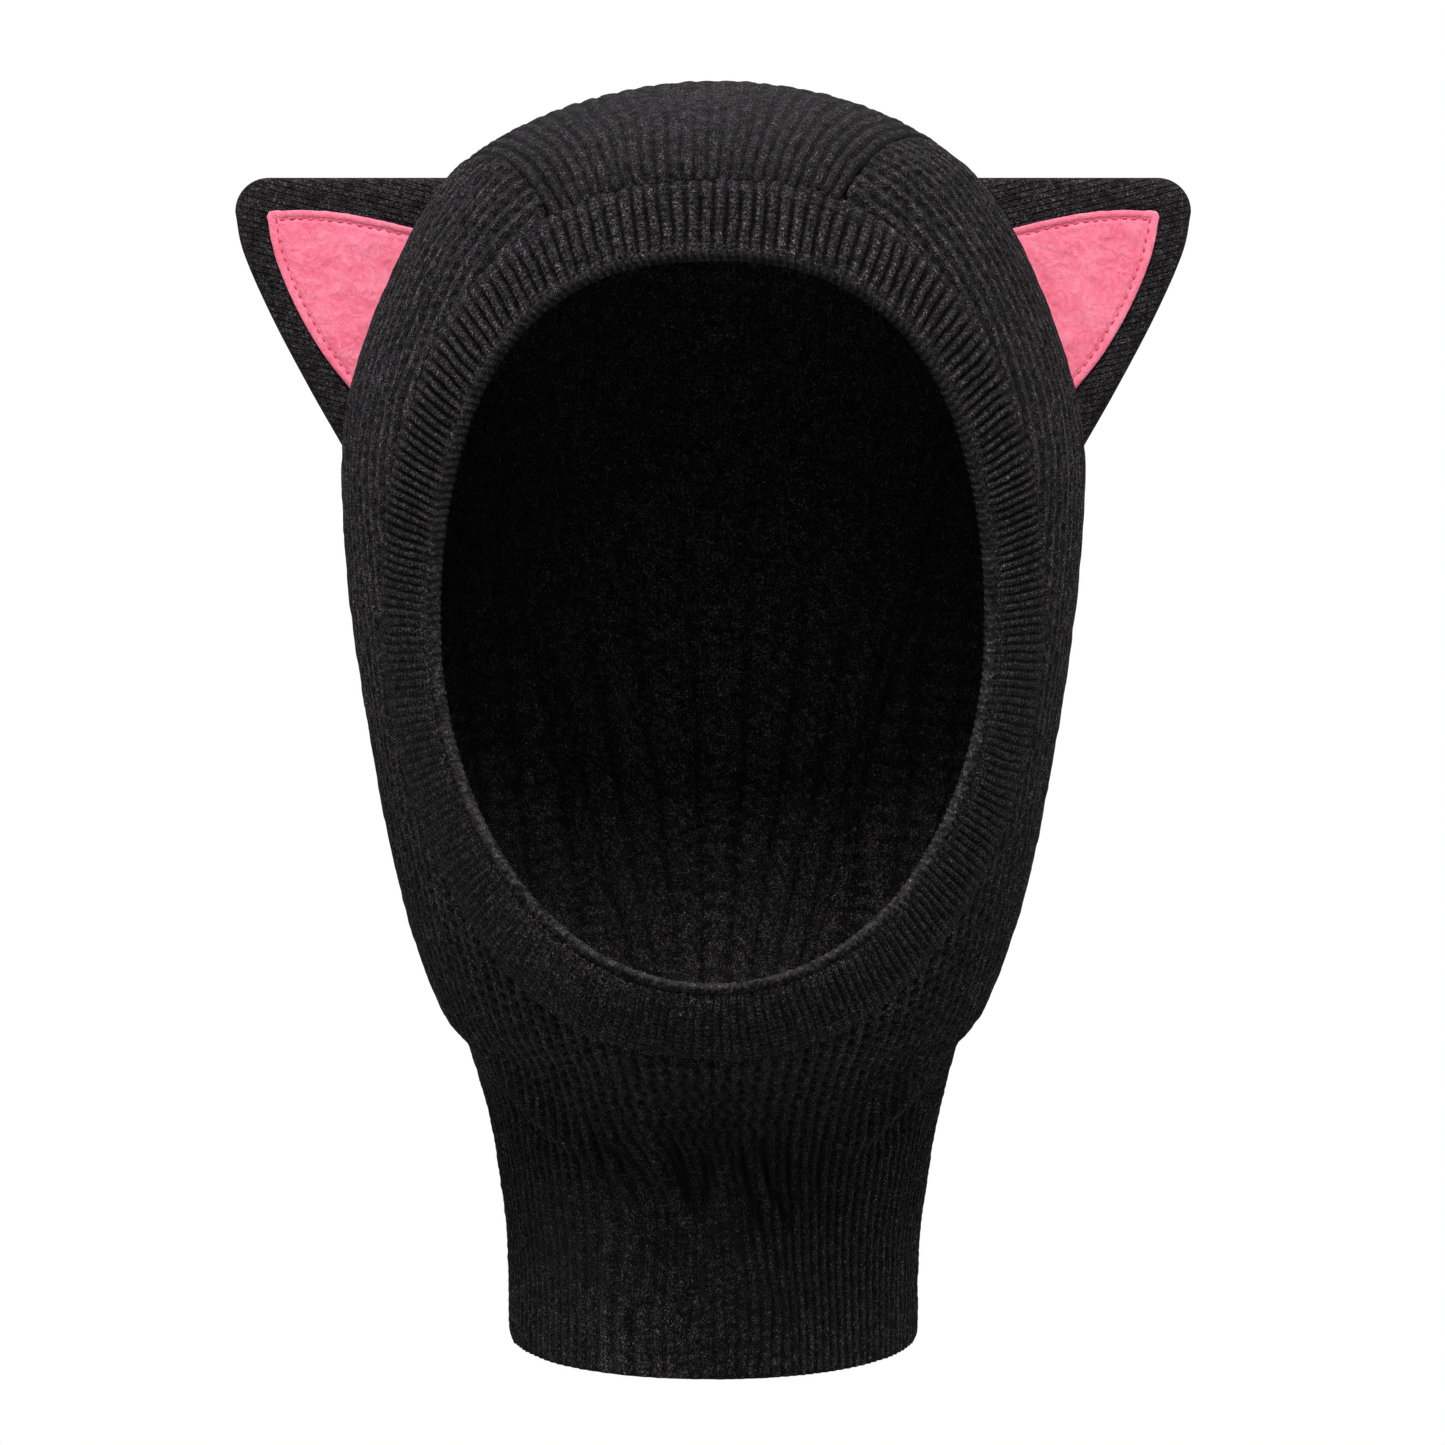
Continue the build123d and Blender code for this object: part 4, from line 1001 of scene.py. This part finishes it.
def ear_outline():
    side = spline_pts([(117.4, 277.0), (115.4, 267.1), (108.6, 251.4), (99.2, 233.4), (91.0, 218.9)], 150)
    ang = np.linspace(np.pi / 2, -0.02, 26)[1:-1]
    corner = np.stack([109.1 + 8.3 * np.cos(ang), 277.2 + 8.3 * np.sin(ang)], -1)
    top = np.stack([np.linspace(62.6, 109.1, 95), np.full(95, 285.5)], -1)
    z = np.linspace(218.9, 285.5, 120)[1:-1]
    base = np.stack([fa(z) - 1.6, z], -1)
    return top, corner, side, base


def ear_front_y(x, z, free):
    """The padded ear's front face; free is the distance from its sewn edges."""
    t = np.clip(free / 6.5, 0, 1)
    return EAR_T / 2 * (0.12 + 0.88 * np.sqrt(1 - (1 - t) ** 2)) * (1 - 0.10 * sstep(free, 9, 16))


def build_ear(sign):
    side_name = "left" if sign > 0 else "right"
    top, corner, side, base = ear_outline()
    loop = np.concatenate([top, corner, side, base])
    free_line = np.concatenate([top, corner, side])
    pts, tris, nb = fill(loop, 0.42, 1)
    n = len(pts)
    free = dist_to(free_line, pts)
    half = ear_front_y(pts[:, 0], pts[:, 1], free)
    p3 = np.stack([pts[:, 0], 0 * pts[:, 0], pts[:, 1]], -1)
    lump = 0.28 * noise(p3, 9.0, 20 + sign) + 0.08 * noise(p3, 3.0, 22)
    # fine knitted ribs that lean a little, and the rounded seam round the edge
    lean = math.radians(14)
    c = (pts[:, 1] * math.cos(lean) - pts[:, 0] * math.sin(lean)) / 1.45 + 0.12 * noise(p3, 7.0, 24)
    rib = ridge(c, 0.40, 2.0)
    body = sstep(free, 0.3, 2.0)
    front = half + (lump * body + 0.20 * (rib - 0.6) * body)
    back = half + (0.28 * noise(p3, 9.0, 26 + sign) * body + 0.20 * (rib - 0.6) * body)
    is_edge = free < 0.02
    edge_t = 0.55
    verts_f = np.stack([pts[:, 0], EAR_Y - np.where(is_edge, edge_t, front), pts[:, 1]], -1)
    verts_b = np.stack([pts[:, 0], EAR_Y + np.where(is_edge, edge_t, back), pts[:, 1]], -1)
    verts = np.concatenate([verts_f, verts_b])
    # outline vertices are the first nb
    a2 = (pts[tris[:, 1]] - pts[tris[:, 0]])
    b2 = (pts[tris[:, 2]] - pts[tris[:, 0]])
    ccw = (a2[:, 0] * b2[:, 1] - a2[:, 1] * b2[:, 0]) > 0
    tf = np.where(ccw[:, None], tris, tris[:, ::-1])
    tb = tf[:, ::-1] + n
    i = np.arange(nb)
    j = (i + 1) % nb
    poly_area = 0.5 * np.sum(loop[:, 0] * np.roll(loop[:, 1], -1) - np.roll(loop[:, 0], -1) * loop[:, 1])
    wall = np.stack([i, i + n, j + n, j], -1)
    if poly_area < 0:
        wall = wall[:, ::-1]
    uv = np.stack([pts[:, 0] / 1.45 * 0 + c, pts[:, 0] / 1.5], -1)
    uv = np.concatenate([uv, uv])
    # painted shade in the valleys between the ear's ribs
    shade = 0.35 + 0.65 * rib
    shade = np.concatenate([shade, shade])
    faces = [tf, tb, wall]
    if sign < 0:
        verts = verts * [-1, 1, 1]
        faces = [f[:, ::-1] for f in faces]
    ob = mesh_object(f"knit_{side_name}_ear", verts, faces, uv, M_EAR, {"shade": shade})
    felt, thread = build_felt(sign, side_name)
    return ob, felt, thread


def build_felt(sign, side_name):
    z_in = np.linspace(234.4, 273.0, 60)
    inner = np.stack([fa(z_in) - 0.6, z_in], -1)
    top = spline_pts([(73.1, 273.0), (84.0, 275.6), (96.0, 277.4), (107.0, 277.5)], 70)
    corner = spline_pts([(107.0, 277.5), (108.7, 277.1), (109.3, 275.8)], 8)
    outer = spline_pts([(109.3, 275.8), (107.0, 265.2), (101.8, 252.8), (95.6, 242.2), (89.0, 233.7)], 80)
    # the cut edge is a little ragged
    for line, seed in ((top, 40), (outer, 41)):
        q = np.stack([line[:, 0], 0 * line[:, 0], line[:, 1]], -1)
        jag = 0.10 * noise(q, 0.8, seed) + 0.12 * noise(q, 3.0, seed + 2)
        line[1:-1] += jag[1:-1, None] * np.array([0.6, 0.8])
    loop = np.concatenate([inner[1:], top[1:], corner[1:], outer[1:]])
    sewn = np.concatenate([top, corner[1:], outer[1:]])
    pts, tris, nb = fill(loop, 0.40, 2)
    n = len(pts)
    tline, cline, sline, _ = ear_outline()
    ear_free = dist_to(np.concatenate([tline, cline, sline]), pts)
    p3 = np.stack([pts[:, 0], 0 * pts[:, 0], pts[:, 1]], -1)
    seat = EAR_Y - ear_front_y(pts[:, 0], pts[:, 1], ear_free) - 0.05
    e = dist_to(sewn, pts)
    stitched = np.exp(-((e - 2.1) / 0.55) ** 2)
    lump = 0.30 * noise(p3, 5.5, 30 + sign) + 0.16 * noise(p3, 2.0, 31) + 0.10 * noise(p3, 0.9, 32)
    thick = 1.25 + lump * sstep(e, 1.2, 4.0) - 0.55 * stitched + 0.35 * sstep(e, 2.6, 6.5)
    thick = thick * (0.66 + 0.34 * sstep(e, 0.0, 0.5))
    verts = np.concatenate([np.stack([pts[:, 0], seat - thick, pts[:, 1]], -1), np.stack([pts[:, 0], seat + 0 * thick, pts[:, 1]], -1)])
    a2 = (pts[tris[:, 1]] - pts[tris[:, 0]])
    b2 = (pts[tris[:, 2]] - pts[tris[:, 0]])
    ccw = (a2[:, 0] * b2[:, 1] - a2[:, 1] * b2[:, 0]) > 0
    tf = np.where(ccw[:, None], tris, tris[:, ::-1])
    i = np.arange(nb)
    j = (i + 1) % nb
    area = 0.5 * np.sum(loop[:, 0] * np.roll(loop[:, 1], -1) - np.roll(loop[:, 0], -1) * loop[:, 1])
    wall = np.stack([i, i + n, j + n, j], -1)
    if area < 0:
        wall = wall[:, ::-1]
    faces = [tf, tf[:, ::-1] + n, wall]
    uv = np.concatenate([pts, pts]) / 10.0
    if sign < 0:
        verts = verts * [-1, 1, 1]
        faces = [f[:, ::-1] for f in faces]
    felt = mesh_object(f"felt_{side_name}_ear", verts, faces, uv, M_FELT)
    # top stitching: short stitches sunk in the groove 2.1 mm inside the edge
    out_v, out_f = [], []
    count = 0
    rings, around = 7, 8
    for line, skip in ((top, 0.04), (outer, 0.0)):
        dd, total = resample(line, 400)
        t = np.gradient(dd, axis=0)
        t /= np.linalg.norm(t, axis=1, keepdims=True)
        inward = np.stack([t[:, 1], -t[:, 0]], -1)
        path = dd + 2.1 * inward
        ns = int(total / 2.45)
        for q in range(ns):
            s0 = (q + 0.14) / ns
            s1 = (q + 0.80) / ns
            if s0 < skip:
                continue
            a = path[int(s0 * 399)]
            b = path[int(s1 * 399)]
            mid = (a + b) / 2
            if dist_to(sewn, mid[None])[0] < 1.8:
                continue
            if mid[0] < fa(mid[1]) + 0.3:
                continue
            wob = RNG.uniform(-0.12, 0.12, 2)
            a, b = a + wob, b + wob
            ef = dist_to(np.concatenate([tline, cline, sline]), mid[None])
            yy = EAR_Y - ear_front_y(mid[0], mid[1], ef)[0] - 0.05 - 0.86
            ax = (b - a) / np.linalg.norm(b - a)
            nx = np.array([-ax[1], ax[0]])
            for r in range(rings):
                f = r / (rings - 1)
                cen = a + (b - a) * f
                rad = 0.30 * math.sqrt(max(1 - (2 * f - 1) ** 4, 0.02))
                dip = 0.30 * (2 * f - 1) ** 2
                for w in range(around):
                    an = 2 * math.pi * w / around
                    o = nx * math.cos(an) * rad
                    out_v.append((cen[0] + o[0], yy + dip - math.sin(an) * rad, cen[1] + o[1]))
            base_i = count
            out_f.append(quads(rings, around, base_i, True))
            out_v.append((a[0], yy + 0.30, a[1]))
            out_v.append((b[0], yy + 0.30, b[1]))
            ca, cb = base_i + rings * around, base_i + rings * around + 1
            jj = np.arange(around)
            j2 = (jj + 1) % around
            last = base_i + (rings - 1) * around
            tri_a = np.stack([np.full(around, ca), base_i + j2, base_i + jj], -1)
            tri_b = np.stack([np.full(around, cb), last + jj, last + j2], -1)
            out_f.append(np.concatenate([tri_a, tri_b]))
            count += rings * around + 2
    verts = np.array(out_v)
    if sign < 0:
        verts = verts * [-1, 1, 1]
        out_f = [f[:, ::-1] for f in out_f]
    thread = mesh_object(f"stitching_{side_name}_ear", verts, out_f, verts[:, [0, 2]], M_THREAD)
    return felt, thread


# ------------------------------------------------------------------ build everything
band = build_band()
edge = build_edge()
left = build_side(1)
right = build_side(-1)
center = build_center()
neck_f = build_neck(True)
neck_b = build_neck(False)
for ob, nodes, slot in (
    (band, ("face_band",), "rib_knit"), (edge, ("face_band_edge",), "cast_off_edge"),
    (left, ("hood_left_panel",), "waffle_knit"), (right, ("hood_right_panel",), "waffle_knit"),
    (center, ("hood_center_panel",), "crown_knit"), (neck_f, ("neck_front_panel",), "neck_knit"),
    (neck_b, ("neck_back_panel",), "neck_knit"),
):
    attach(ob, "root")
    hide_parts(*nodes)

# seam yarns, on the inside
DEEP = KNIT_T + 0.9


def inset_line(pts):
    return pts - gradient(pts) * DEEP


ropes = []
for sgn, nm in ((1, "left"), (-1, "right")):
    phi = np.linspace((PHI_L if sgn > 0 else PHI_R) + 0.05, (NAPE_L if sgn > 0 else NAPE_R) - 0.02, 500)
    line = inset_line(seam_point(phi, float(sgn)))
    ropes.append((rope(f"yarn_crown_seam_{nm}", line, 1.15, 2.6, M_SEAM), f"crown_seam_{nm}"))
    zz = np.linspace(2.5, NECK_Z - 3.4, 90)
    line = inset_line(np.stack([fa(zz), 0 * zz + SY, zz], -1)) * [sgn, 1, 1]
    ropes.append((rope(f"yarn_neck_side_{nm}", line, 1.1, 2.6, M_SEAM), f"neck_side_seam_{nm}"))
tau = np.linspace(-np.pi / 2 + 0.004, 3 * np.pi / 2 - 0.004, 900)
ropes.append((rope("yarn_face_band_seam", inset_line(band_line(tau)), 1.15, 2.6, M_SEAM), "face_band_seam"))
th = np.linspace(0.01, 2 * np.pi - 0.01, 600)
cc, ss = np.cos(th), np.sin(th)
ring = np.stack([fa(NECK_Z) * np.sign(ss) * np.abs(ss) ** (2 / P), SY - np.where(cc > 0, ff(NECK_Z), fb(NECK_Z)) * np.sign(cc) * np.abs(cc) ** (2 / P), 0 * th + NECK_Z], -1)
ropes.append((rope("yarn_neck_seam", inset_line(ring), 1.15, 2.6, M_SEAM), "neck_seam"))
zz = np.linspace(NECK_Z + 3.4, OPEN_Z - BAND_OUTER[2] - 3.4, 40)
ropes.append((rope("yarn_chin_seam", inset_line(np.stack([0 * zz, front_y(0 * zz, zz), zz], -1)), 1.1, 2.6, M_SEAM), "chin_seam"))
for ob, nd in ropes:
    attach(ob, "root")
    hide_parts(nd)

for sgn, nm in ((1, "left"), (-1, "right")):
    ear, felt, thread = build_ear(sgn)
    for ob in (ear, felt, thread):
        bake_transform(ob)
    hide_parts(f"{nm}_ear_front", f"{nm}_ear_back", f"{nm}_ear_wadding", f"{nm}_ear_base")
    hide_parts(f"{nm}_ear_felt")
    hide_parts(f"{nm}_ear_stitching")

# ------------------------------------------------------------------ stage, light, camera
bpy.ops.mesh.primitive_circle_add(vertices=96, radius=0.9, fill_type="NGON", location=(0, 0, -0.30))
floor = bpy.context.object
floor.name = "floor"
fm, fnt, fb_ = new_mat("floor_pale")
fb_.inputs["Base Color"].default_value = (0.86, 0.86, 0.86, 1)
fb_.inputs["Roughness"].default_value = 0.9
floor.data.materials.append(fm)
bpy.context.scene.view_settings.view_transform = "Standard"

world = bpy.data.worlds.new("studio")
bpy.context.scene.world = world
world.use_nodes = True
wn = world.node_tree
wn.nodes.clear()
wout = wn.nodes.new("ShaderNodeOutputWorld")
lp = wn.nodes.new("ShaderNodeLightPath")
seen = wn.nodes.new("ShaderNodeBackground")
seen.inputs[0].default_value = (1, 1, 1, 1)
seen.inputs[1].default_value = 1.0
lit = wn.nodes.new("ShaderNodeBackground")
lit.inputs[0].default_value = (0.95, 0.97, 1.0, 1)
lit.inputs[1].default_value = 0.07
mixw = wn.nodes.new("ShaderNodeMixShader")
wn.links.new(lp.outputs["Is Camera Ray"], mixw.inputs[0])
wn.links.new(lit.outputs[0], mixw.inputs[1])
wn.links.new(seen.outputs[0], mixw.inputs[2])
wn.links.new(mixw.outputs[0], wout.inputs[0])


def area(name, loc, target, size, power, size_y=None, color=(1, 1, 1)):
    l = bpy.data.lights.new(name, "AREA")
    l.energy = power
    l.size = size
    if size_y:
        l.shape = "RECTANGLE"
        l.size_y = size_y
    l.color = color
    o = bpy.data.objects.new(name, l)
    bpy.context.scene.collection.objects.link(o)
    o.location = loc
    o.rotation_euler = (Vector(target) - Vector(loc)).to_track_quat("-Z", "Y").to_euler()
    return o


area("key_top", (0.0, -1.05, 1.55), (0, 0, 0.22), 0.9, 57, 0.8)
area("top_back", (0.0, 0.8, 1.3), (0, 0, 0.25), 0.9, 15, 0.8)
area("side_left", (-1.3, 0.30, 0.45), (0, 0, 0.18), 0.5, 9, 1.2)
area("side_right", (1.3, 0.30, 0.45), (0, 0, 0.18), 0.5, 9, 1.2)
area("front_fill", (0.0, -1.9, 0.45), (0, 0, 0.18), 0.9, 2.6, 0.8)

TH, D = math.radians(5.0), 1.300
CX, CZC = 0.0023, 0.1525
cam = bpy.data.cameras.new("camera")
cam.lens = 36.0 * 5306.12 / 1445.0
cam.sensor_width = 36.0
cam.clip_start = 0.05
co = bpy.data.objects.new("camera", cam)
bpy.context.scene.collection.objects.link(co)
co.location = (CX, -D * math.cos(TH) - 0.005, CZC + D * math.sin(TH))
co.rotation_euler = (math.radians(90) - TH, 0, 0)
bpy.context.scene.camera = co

* * * *

**Task directions**
Quote exactly the stretch of lines above that starts at the first one and ends at the line with "return EAR_T /", and nothing beyond it.

**Written response**
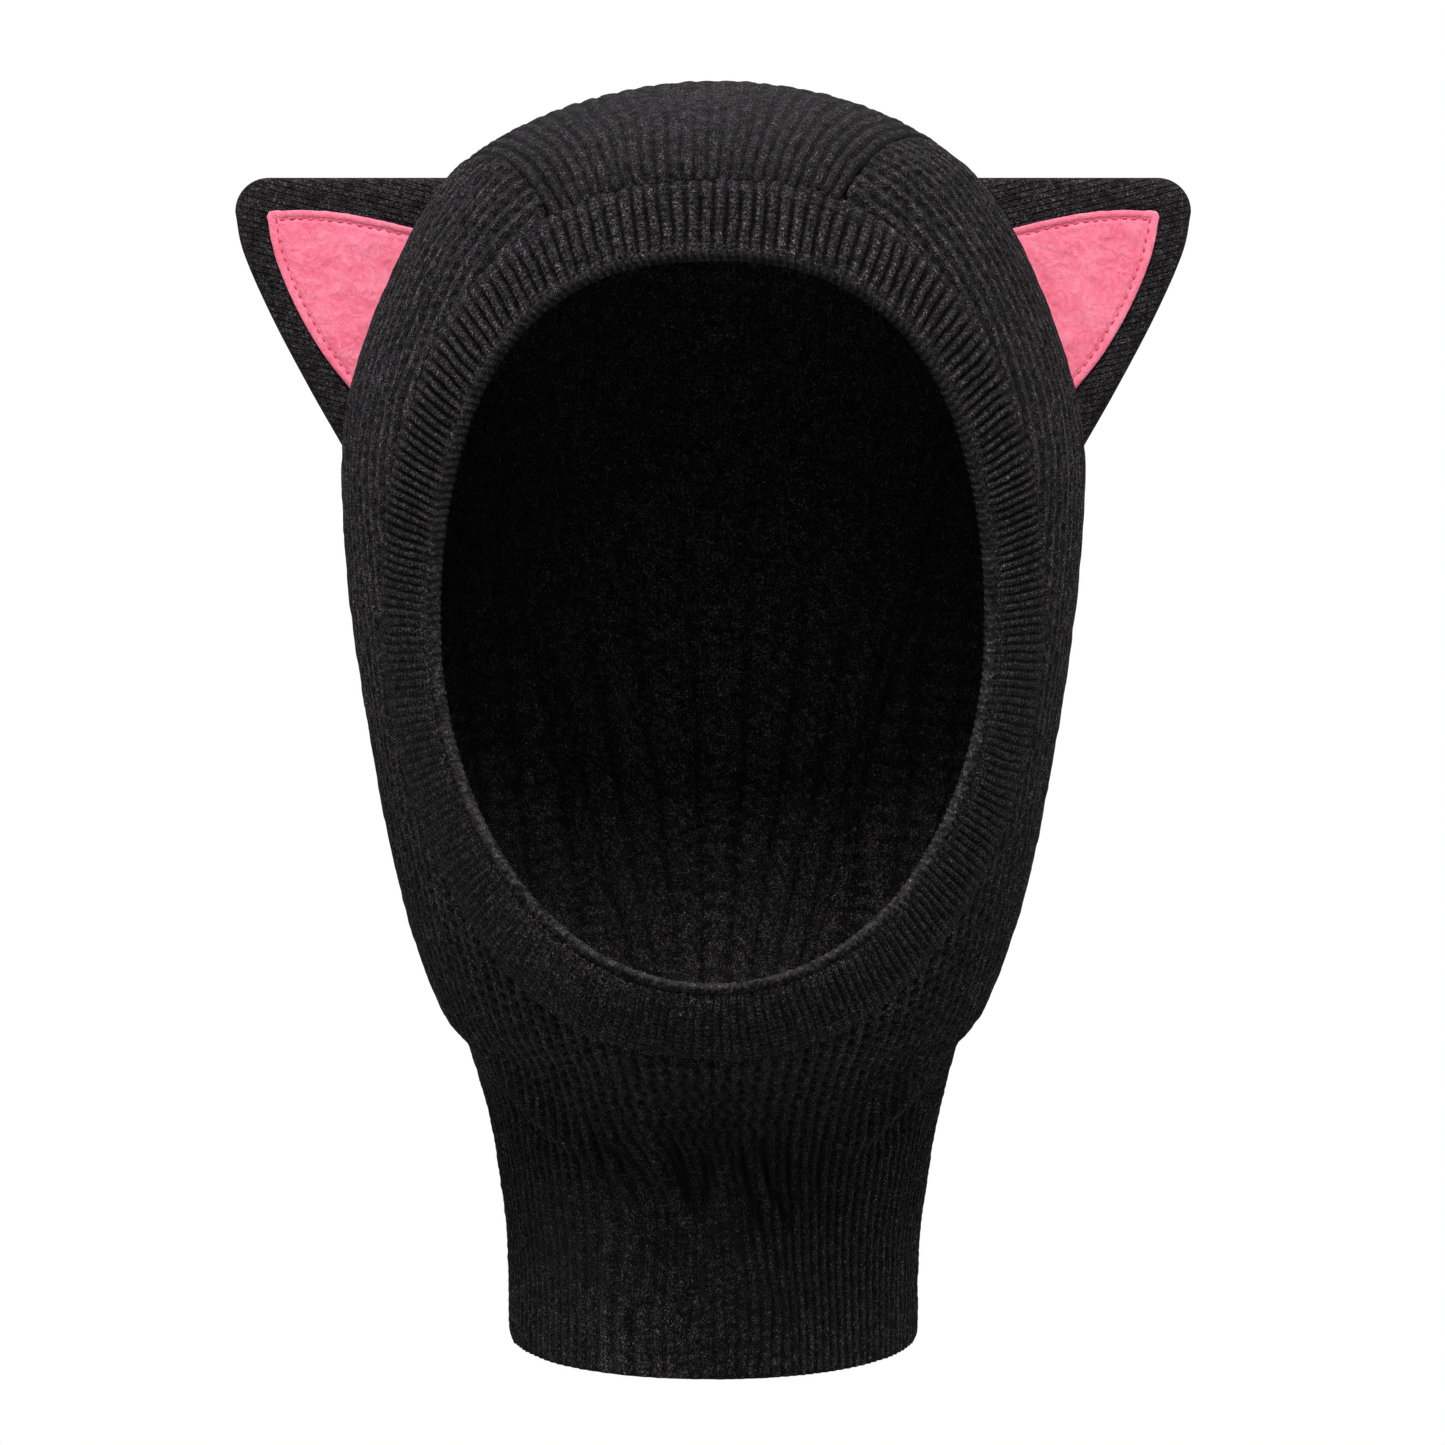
Continue the build123d and Blender code for this object: part 4, from line 1001 of scene.py. This part finishes it.
def ear_outline():
    side = spline_pts([(117.4, 277.0), (115.4, 267.1), (108.6, 251.4), (99.2, 233.4), (91.0, 218.9)], 150)
    ang = np.linspace(np.pi / 2, -0.02, 26)[1:-1]
    corner = np.stack([109.1 + 8.3 * np.cos(ang), 277.2 + 8.3 * np.sin(ang)], -1)
    top = np.stack([np.linspace(62.6, 109.1, 95), np.full(95, 285.5)], -1)
    z = np.linspace(218.9, 285.5, 120)[1:-1]
    base = np.stack([fa(z) - 1.6, z], -1)
    return top, corner, side, base


def ear_front_y(x, z, free):
    """The padded ear's front face; free is the distance from its sewn edges."""
    t = np.clip(free / 6.5, 0, 1)
    return EAR_T / 2 * (0.12 + 0.88 * np.sqrt(1 - (1 - t) ** 2)) * (1 - 0.10 * sstep(free, 9, 16))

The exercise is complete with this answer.